Computational and Analytical Investigation of Droplet Impingement and Spreading Dynamics around the Right Circular Cone.

Abstract

Numerical computations are performed to elucidate the water droplet impingement and spreading dynamics around a small right-angled circular cone suspended in the air. An axisymmetric model employing the volume of fluid approach describes the engrossing impact, spreading, and detachment behavior of droplets around the solid substrate. Influence of various dimensionless pertinent factors, like Weber number (We), contact angle (θ), Ohnesorge number (Oh), Bond number (Bo), and cone base-to-droplet diameter ratio on maximum deformation factor (βf) is demonstrated thoroughly to understand droplets' hydrodynamic and morphological behavior.
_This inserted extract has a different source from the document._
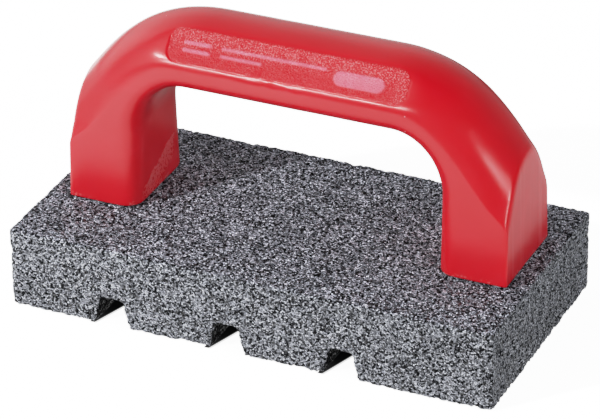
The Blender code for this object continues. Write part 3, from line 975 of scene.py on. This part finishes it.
def outward(grid):
    """Outward direction at each point of the grid, as one list."""
    around = np.roll(grid, -1, axis=1) - np.roll(grid, 1, axis=1)
    normal = np.cross(around, np.gradient(grid, axis=0)).reshape(-1, 3)
    normal /= np.maximum(np.linalg.norm(normal, axis=1, keepdims=True), 1e-9)
    crest = np.array([MID_X, MID_Y, TOP])
    probe = np.argmin(np.sum((grid.reshape(-1, 3) - crest) ** 2, axis=1))
    if normal[probe, 2] < 0:
        normal = -normal
    return normal


# ============================================================ the handle's panel
def rounded_box(u, v, half_u, half_v, radius):
    """Distance outside a rounded rectangle, negative inside."""
    out_u, out_v = np.abs(u) - (half_u - radius), np.abs(v) - (half_v - radius)
    return (
        np.hypot(np.maximum(out_u, 0), np.maximum(out_v, 0))
        + np.minimum(np.maximum(out_u, out_v), 0)
        - radius
    )


def cut_facet(points, normal):
    """A flat facet along the grip's front, with soft edges."""
    height = (points - PANEL_MID) @ PANEL_OUT
    front = (normal @ PANEL_OUT > 0.0) & (points[:, 1] < MID_Y + 4)
    change = np.where(front, soft_min(height, FACET, 0.9) - height, 0.0)
    return points + PANEL_OUT * change[:, None]


def ease_lip(grid, normal):
    """Round the lip between the facet and the front wall, and knock it a
    little near the middle. The lip runs along each ring's first point."""
    around = grid.shape[1]
    index = np.arange(around)
    steps = np.minimum(index, around - index)
    wall_step = 0.42
    distance = np.where(index < around / 2, steps * PANEL_FINE, steps * wall_step)
    near = np.exp(-((distance / 2.3) ** 2))
    on_grip = smoothstep(56.0, 44.0, np.abs(grid[:, 0, 0] - MID_X)) * (grid[:, 0, 2] > 60)
    weight = on_grip[:, None] * near[None, :]
    for _ in range(40):
        grid = grid + (average(grid, axis=1) - grid) * weight[:, :, None]
    points = grid.reshape(-1, 3)
    knocked = weight.ravel() * smoothstep(-22, -13, points[:, 0])
    knocked = knocked * smoothstep(11, 2, points[:, 0])
    knock = value_noise(points, 2.4, 95) * 0.09 + value_noise(points, 5.0, 96) * 0.09
    return points + normal * (knock * knocked)[:, None]


def sink_panel(points, normal):
    """Sink the panel into the facet and raise its marks. Also gives, for each point, how far it
    is on the panel, on a mark, and where the panel's painted sparkle highlight goes."""
    from_mid = points - PANEL_MID
    along, up, height = from_mid[:, 0], from_mid @ PANEL_UP, from_mid @ PANEL_OUT
    distance = rounded_box(along, up - 0.2, PANEL_L / 2, PANEL_H / 2, PANEL_R)
    front = (normal @ PANEL_OUT > 0.2) & (height > FACET - 1.5)
    # Shallower towards the panel's top, deeper at its left end.
    sink = PANEL_SINK * (1 - 0.62 * smoothstep(-1.0, 4.5, up))
    sink = sink + 0.16 * smoothstep(-33, -37, along)
    drop = np.clip(height - (FACET - sink), 0, sink * 1.2)
    mask = smoothstep(0.24, -0.10, distance) * front
    points = points - PANEL_OUT * (drop * mask)[:, None]
    inner = smoothstep(0.02, -0.55, distance) * front

    raised = np.zeros(len(points))
    for mid_along, mid_up, length, tall, corner in RAISED:
        off = rounded_box(along - mid_along, up - mid_up, length / 2, tall / 2, corner)
        raised = np.maximum(raised, smoothstep(0.16, -0.14, off))
    raised *= inner
    points = points + PANEL_OUT * (raised * 0.26)[:, None]
    # Where the painted sparkle highlight goes: most on the panel's upper half and its right end.
    painted_sparkle_mask = inner * np.maximum(
        0.25 + 0.75 * smoothstep(-2.5, 3.0, up), smoothstep(31.0, 35.0, along)
    )
    return points, inner, raised, painted_sparkle_mask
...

An increase in We shortens the droplet's interaction duration with the substrate for a particular value of θ, Oh, and Dc/Do. Moreover, the interaction time reduces drastically with the increase of Oh when θ, We, and Dc/Do remain constant. Moreover, correlations are developed for both free (We = 0) and forced (We ≠ 0) falling of the droplet to determine the deformation factor as a function of various relevant dimensionless parameters, which operates satisfactorily within 0.8% of the computational data. Lastly, the maximum deformation factor for the droplet is calculated analytically, and it demonstrates an extremely good matching with simulated data.